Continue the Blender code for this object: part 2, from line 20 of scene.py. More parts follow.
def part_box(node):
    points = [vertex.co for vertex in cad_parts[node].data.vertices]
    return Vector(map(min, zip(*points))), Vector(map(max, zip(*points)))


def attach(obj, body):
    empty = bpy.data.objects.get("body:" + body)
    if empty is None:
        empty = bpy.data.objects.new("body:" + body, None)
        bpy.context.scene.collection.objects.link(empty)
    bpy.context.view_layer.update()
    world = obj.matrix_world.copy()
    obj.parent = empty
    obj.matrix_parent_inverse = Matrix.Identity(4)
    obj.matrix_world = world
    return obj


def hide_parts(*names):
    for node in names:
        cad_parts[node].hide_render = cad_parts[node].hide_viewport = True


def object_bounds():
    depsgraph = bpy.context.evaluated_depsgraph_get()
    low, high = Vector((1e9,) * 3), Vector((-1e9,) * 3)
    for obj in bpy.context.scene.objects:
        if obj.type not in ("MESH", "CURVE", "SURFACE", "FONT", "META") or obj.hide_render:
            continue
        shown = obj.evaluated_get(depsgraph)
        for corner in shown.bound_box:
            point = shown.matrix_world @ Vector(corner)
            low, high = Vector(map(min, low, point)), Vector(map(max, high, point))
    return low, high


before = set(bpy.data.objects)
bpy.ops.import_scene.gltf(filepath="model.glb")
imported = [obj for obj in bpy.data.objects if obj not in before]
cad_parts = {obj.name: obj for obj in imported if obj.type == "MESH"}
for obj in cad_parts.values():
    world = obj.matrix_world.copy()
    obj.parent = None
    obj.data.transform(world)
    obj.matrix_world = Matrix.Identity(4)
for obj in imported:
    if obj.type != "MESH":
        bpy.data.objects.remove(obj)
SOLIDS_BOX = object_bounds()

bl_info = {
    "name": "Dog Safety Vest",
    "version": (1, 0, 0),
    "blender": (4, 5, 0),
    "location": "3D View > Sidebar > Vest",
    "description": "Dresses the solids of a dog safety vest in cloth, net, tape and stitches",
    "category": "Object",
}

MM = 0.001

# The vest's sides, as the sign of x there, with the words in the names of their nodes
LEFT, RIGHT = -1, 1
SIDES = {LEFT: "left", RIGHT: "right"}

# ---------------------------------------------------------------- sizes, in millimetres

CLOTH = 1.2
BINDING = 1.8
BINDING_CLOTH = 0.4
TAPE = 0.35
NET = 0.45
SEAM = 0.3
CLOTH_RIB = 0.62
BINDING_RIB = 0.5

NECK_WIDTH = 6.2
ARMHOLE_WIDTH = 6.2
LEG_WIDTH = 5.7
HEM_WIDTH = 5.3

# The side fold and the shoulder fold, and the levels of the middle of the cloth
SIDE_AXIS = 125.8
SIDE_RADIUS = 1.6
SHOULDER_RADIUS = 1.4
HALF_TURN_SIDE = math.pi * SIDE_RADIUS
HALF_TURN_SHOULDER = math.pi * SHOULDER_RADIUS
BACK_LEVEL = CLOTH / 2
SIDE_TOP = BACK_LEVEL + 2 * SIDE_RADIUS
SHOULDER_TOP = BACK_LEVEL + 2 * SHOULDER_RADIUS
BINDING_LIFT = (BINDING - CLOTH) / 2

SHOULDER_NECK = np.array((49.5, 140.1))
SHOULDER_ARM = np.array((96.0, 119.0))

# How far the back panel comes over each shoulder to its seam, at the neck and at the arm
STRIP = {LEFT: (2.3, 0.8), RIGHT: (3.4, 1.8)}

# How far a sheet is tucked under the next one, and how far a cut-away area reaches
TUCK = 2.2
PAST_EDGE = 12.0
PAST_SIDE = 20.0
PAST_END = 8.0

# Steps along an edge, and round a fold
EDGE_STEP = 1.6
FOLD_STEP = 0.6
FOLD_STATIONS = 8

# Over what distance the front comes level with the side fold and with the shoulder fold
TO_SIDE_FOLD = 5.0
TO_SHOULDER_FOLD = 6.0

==

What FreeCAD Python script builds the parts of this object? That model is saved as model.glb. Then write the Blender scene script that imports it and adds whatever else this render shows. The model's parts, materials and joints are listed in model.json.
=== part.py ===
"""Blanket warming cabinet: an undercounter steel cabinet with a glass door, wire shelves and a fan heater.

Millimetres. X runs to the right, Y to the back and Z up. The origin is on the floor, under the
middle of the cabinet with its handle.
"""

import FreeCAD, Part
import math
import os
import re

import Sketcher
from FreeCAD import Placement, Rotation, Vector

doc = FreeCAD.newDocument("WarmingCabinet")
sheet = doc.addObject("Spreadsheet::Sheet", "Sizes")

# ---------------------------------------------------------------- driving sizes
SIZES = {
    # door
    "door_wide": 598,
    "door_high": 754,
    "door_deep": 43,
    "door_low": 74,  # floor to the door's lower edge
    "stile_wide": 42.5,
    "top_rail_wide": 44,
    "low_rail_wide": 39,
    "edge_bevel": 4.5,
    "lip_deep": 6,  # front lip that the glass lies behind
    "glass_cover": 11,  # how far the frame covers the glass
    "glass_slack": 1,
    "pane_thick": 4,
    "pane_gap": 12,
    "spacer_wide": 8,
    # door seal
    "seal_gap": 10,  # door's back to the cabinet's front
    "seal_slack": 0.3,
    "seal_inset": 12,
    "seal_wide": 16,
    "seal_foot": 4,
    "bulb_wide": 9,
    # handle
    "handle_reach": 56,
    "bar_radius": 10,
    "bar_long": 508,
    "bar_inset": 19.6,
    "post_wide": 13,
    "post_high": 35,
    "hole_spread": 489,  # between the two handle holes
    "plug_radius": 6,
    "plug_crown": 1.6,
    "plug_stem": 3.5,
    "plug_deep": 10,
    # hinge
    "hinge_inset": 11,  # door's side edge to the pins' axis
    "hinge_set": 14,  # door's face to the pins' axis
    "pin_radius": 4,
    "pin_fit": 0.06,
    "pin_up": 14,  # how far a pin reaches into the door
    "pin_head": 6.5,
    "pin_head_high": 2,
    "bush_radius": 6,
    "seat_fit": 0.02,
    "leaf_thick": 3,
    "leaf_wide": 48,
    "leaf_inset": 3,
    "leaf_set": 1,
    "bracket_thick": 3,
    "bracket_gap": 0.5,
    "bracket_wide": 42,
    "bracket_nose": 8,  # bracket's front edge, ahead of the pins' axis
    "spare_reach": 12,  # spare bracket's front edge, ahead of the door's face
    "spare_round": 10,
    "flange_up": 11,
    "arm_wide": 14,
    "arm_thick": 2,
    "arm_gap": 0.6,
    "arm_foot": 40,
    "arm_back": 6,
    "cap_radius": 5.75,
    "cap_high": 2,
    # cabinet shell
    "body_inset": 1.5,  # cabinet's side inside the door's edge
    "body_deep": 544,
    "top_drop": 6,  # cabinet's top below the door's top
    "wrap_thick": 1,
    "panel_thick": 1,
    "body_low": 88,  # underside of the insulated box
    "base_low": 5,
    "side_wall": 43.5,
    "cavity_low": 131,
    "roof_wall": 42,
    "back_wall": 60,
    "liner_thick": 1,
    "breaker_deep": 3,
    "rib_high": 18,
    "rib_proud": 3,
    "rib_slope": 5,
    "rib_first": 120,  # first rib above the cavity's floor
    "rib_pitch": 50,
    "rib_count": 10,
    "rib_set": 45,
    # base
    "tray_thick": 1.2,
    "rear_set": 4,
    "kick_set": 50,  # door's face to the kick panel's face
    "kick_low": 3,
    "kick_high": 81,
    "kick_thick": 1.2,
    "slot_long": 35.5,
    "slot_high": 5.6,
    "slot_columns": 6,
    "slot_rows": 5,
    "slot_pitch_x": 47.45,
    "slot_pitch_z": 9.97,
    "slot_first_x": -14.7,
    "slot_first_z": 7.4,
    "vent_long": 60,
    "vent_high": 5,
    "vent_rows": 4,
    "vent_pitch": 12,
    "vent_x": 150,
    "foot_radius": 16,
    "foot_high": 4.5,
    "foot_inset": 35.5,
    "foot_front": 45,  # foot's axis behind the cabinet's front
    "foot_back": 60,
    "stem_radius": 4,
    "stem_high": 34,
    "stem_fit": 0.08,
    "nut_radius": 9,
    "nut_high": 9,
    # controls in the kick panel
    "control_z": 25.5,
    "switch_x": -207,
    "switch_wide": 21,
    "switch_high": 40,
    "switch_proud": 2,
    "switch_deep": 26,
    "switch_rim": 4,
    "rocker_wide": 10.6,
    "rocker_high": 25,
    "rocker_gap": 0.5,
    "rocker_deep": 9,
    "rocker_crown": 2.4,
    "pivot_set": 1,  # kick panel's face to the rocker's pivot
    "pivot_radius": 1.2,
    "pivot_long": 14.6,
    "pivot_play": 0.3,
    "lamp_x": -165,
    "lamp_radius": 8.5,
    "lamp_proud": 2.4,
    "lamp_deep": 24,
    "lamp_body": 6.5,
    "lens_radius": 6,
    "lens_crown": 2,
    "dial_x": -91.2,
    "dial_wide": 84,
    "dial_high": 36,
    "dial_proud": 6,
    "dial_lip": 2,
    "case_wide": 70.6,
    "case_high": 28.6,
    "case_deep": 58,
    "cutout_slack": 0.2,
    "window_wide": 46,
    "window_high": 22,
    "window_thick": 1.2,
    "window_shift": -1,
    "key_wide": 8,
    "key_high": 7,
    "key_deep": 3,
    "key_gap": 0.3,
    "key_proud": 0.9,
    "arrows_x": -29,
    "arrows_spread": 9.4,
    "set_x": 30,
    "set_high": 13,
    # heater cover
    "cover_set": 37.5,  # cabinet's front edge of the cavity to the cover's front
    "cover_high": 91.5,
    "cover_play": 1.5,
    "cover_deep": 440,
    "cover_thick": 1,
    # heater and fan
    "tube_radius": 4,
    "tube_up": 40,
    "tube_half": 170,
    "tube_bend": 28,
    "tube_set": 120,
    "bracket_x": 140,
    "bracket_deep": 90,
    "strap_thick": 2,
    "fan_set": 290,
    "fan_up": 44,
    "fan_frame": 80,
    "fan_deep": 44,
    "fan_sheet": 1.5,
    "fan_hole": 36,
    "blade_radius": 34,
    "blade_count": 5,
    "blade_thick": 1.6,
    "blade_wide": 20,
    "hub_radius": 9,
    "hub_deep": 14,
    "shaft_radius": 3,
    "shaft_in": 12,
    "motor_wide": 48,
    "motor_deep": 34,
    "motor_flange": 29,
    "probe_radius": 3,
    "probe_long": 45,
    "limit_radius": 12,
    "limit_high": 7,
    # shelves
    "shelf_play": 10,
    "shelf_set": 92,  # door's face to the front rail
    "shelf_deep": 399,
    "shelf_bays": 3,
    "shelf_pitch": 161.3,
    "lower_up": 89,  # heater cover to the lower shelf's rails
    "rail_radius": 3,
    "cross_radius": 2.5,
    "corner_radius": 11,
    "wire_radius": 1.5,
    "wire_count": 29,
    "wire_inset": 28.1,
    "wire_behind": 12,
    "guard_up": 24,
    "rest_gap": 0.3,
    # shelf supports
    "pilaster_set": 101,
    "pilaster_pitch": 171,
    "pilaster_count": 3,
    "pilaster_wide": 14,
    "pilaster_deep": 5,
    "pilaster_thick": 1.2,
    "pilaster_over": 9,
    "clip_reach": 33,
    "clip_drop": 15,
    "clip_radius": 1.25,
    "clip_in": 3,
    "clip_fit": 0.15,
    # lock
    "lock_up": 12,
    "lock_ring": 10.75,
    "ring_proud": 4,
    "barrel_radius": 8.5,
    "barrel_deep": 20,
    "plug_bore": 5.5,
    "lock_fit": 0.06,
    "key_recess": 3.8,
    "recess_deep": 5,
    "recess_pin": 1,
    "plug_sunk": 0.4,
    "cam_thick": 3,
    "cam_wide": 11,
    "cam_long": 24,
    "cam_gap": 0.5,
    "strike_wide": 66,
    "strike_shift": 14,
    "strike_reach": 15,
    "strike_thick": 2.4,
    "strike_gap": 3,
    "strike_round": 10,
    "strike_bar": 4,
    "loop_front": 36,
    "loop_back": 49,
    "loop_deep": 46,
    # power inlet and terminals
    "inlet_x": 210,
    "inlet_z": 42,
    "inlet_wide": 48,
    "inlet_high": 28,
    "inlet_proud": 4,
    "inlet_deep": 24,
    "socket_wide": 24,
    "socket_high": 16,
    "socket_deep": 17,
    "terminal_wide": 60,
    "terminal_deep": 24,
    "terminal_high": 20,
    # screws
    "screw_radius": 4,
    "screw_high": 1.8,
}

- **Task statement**
From the listing above, copy all lines holding the word "depsgraph".

- **Exercise output**
    depsgraph = bpy.context.evaluated_depsgraph_get()
        shown = obj.evaluated_get(depsgraph)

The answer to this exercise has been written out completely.